Ariel
Ariel

Reputation: 139

How to preserve single and double quotes in shell script arguments WITHOUT the ability to control how they pass

I need to receive arguments I have no control over into a shell script, and preserve any single or double quotes. For instance, a script that simply outputs the given arguments should act as follows:

> my_script.sh "double" 'single' none
"double" 'single' none

I don't have the privilege of augmenting the arguments such as in:

> my_script.sh \"double\" \'single\' none

or

> my_script.sh '"double"' "'single'" none

And neither "$@" nor "$*" work. I also thought of reading from STDIN and try something like:

> echo "double" 'single' none | my_script.sh

thinking it may help, but no breakthrough so far.

Any suggestions?

CSH / PERL solutions are welcomed.

Upvotes: 0

Views: 2761

Answers (2)

Tomas
Tomas

Reputation: 59465

You cannot recover the single/double quotes exactly as they were, because the shell 'eats' them.
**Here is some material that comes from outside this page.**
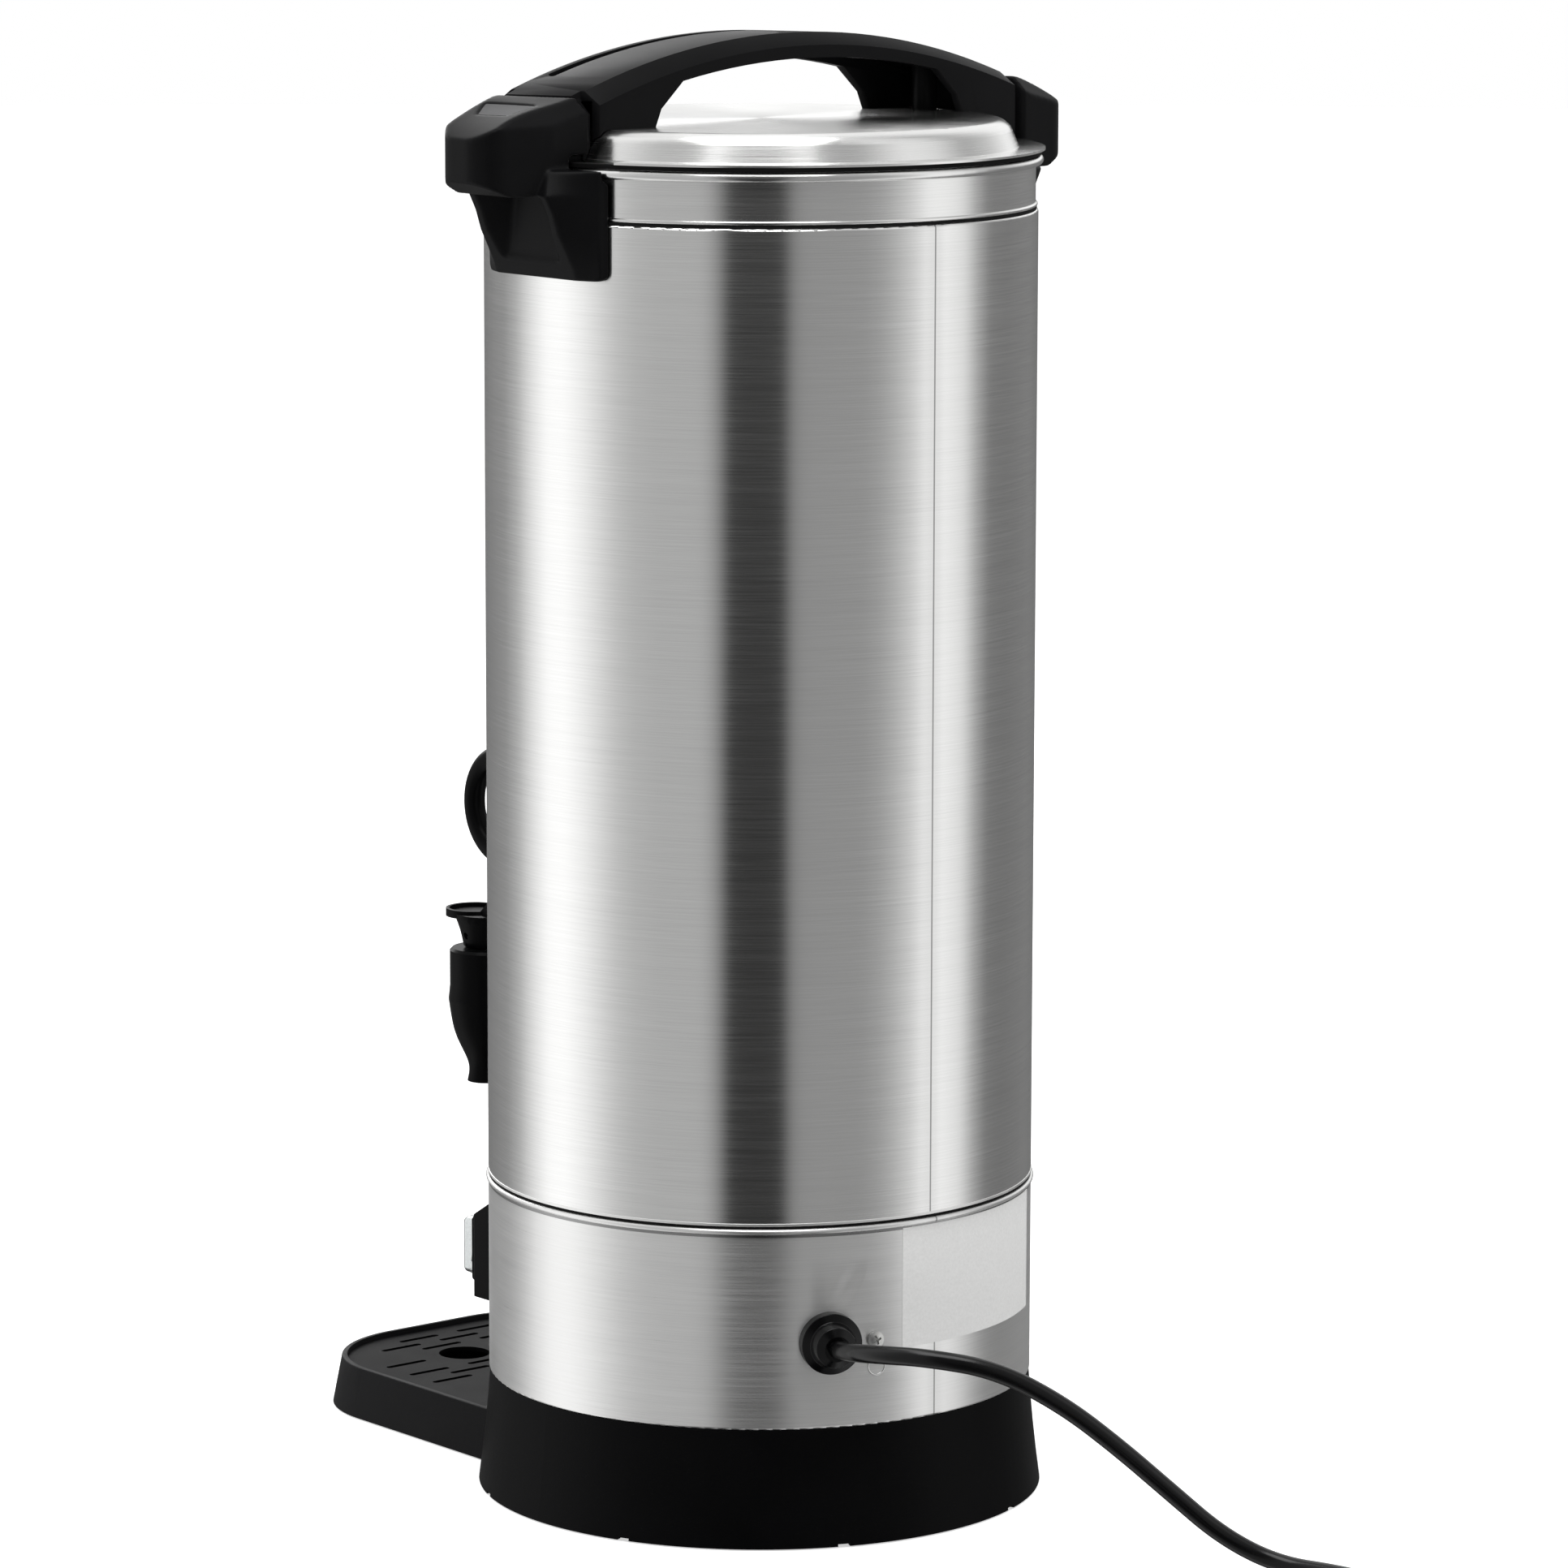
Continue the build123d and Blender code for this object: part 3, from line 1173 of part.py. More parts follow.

If you need to call some other script from your script, you can e.g. single quote the arguments again. Here is a PERL solution I use:

sub args2shell
{
    local (@argv) = @_;
    local $" = '\' \'';
    local (@margv);

    @margv = map { s/'/'\\''/g; $_ } @argv;
    return "\'@margv\'" if @margv;
    return undef;   
} 

Example usage:

$args = args2shell @ARGV;
open F, "find -follow $args ! -type d |"; 
...

Upvotes: 0

dogbane
dogbane

Reputation: 274582

This is not possible (without escaping), because the shell processes the arguments and removes the quotes before your script is called. As a result, your script does not know about the quotes specified on the command line.